Grant EXECUTE on a single function instead:

GRANT EXECUTE ON FUNCTION demo.util.mask_email TO `analysts`;

Ownership: The object owner has full rights and can delegate with MANAGE.


Testing & troubleshooting

  • 3‑part names: Always reference catalog.schema.function unless your editor has those selected.
  • Function not found: Check USE CATALOG/SCHEMA, spelling, and privileges.
  • Type errors: Cast inputs (CAST(x AS …)) or simplify expressions until they compile.
  • Version safely: Use CREATE OR REPLACE FUNCTION to update logic; keep a v2_… copy if you need a staged rollout.

Patterns you’ll reuse

1) Column masking (SQL UDF + column mask)

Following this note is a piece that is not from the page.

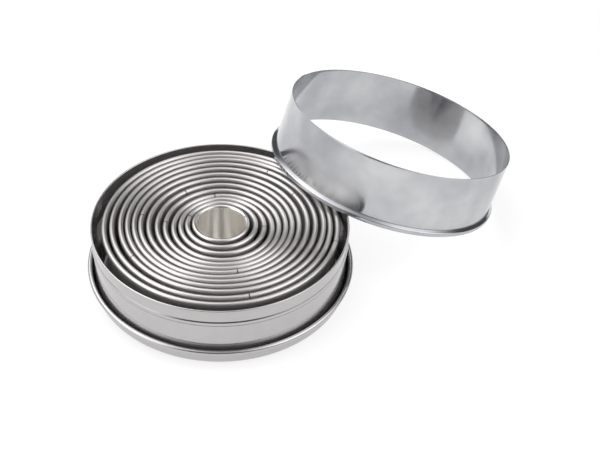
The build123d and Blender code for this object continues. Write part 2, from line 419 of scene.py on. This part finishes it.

CREATE OR REPLACE FUNCTION demo.util.mask_phone(p STRING)
RETURNS STRING
RETURN concat('(***)***-', right(regexp_replace(p,'\D',''), 4));

ALTER TABLE demo.curated.customers
ALTER COLUMN phone SET MASK demo.util.mask_phone;

2) Row‑level security with a predicate function

CREATE OR REPLACE FUNCTION demo.util.is_my_region(rgn STRING)
RETURNS BOOLEAN
RETURN rgn = current_user_region();  -- your own resolver

ALTER TABLE demo.curated.orders
SET ROW FILTER demo.util.is_my_region ON (region);

3) Reusable parsing helper

CREATE OR REPLACE FUNCTION demo.util.json_get(s STRING, path STRING)
RETURNS STRING
RETURN get_json_object(s, path);

Cheat‑sheet

  • Create scalar (SQL): CREATE OR REPLACE FUNCTION cat.sch.fn(arg TYPE, ...) RETURNS TYPE RETURN <sql-expression>;
  • Create scalar (Python): CREATE OR REPLACE FUNCTION cat.sch.fn(arg TYPE, ...) RETURNS TYPE LANGUAGE PYTHON AS $$ <python code> $$;
  • Create table function: CREATE OR REPLACE FUNCTION cat.sch.fn(args...) RETURNS TABLE (col TYPE, ...) RETURN <select-statement>;
  • Call: SELECT cat.sch.fn(col1, ...) (scalar) or SELECT * FROM cat.sch.fn(args) (table).
  • Grant EXECUTE: on the schema to cover all functions, or on a single function.

Wrap‑up

Unity Catalog functions let you centralize business logic—masking, parsing, and reusable transforms—so every team can invoke the same audited implementation from SQL or notebooks. Start with a small util schema, add a few helpers, and grant EXECUTE to your analyst/engineer groups.